Java plums are also known as black plums or Malabar plums.
Description of the Fruit
Java plums, or Syzygium cumini, are evergreen tropical trees that are part of the family Myrtaceae, which includes other flowering plants. The fruit is native in the Indian subcontinent along with the adjoining areas of Southeast Asia, Queensland, and China.
Changes to the Fruit Over Time
Indian emigrants have spread the java plum to other regions of the world. It is now fairly common in former British colonies that have tropical climates. The USDA brought it to Florida in 1911, and you can also now find it in certain South American countries. Brazil has some spontaneously dispersed wild java plum. It is an invasive species in Hawaii. The species grows very slowly.
Description of Taste
The java plum tastes mildly sour, sweet, and astringent. After you eat it, it is normal for your tongue to turn purple.
Is It Used in Desserts?
Many types of cakes feature java plum in them, including one with almond meal and cream cheese frosting.
Pop Culture References
The java plum seed is a common part of alternative healing systems, such as Chinese, Unani, and Ayurveda medicine. The fruit contains high levels of vitamin C and vitamin A. The fruit also appeared in “The Useful Native Plants of Australia,” originally published in 1889. The fruit has some religious symbolism in parts of India.

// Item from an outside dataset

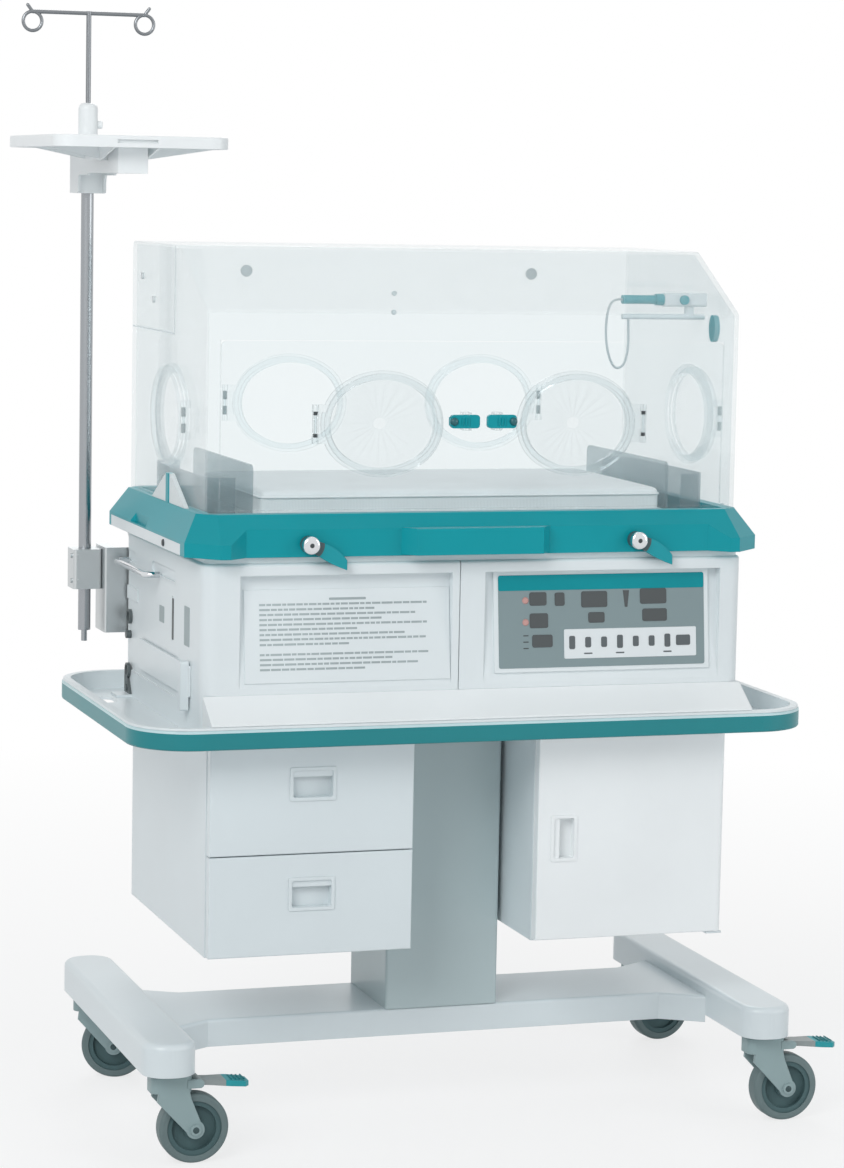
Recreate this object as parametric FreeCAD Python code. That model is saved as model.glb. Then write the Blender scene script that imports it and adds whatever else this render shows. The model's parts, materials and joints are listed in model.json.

In Brazil, many native birds, including the great kiskadee, tanagers, and thrushes, make use of the java plum and its tree. The wood of the trees is water-resistant, making it useful for installing motors in walls and railway sleepers. Some people also use it to make cheap dwellings or furniture, despite being hard to work with. The leaves are fed to livestock thanks to their nutritional value.